Avez-vous des photos ou documents qui pourraient aider ou inspirer d’autres organisations confrontées aux mêmes défis ?  Vous pouvez inclure un exemple précis pertinent par rapport à l’objet du Guide.

GIWYN : Protégez-vous pendant votre confinement à domicile.    

Vos activistes ont-ils/elles utilisé des ressources externes qui les ont aidé·e·s à surmonter ce défi et que vous recommanderiez à d’autres ? Si oui, vous pouvez ajouter un lien ci-dessous ou une pièce jointe à votre email de réponse.

Les sources des formations exceptionnelles que nous avons organisées sont :

  • Formations en ligne du centre de formation ONU FEMMES sur la réponse aux VBG
  • Ibis Reproductive Health Team (Equipe Ibis pour la Santé Reproductive)
  • Women Help Women (Entraide entre Femmes)
  • International Women’s Health Coalition Fund (IWHC) (Fonds International de Coalition pour la Santé des Femmes)

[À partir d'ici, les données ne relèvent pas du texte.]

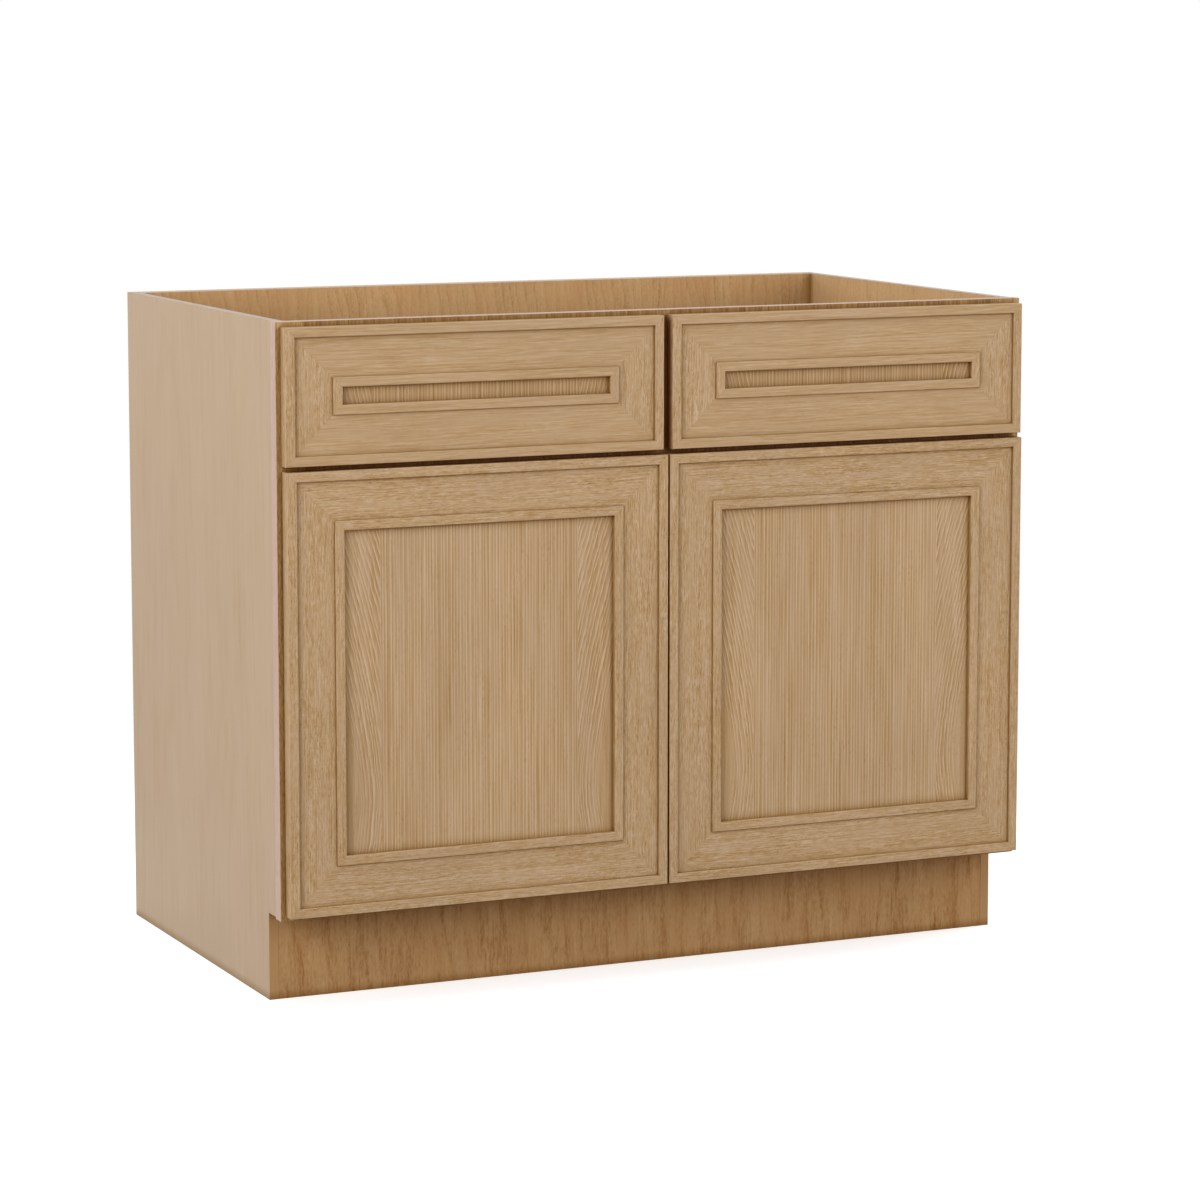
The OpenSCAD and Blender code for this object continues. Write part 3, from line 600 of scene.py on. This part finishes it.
# What runs across, along and through each board, by the end of its node's name
MEMBER_AXES = {"top_rail": "zxy", "bottom_rail": "zxy", "outer_stile": "xzy", "inner_stile": "xzy",
               "hinge_stile": "xzy", "lock_stile": "xzy"}
BOX_AXES = {"box_front": "zxy", "box_back": "zxy", "box_outer_side": "zyx", "box_inner_side": "zyx",
            "box_bottom": "xyz"}
# Panels of the carcass: what runs across, along and through them, wood, and colours of their ends
# The toe board's wood holds painted shade under the doors' overhang
PANELS = {
    "back_panel": ("xzy", MAPLE, PALE_END), "toe_kick_board": ("xzy", SHADED_TOE_MAPLE, None),
    "floor_panel": ("yxz", MAPLE, None), "shelf": ("yxz", MAPLE, None)}
FRAME_RAILS = ("frame_top_rail", "frame_mid_rail", "frame_bottom_rail", "frame_mullion")
# Height of the flame's waist from the panel's middle: for a door as a share of its height, for a slot in mm
DOOR_WAIST = -0.32
SLOT_WAIST = -130
# Layers of the plywood in the hanging rails and the drawer bottoms
RAIL_PLIES = 13
BOTTOM_PLIES = 5


def dress_fronts():
    """Rails, stiles and panels of the drawer fronts and doors."""
    for number, side in enumerate(SIDES):
        for place, (ending, axes) in enumerate(MEMBER_AXES.items()):
            for kind in ("drawer", "door"):
                name = f"{side}_{kind}_{ending}"
                if name in frame["nodes"]:
                    seed = 10 * number + place + (50 if kind == "door" else 0)
                    pith = (70 + 9 * place, 20 + 5 * place)
                    wood = DRAWER_OAK if kind == "drawer" and "rail" in ending else DOOR_OAK
                    dress(name, wood_material(name, axes, wood, seed, pith, tilt=0.09))
        name = side + "_door_panel"
        low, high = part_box(name)
        waist = DOOR_WAIST * (high.z - low.z) / MM
        dress(name, wood_material(name, "xzy", PANEL_OAK, 80 + number, flame=DOOR_FLAME, waist=waist))
        # The slot panel's wood holds painted shade of its recess
        name = side + "_drawer_front_panel"
        dress(name, wood_material(
            name, "xzy", SHADED_SLOT_OAK, 90 + number, flame=SLOT_FLAME, waist=SLOT_WAIST))


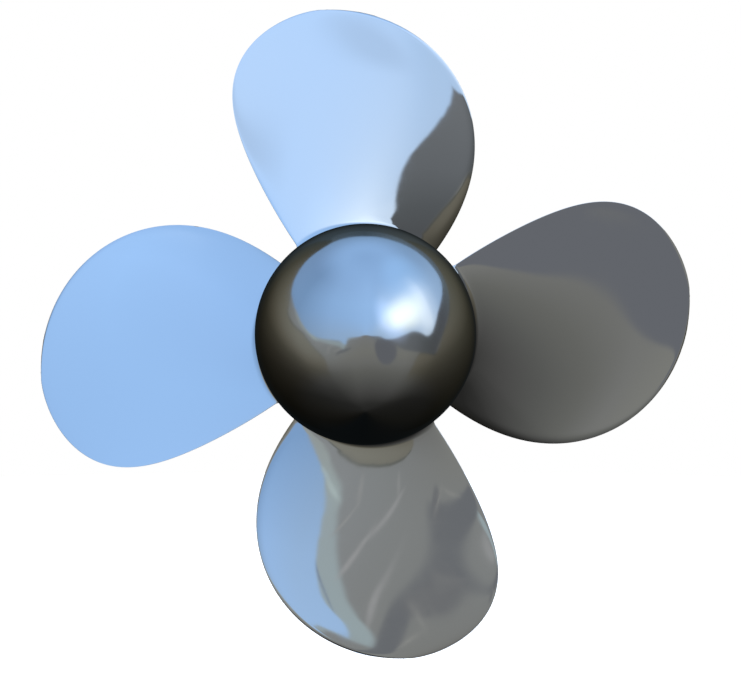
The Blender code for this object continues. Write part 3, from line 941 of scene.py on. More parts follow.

  UNESCO :  https://youtu.be/K2bhufg9M0k

Sybil Nkeiruka Nmezi, Generation Initiative for Women and Youth Network (GIWYN), Nigeria

Sybil Nmezi est une militante courageuse et inébranlable pour l’égalité des sexes au Nigeria. Elle est la directrice exécutive de Generation Initiative for Women and Youth Network (GIWYN). Depuis dix-huit ans, elle collecte des fonds pour l’organisation afin de déployer des interventions communautaires concrètes pour défendre les droits humains des femmes, et faire progresser l’accès des femmes et des jeunes filles aux droits et à la santé sexuels et reproductifs (DSSR). Entre autres activités, GIWYN organise des ateliers, des formations de formateur·rice·s, des campagnes, des hotlines d’information et des activités de plaidoyer.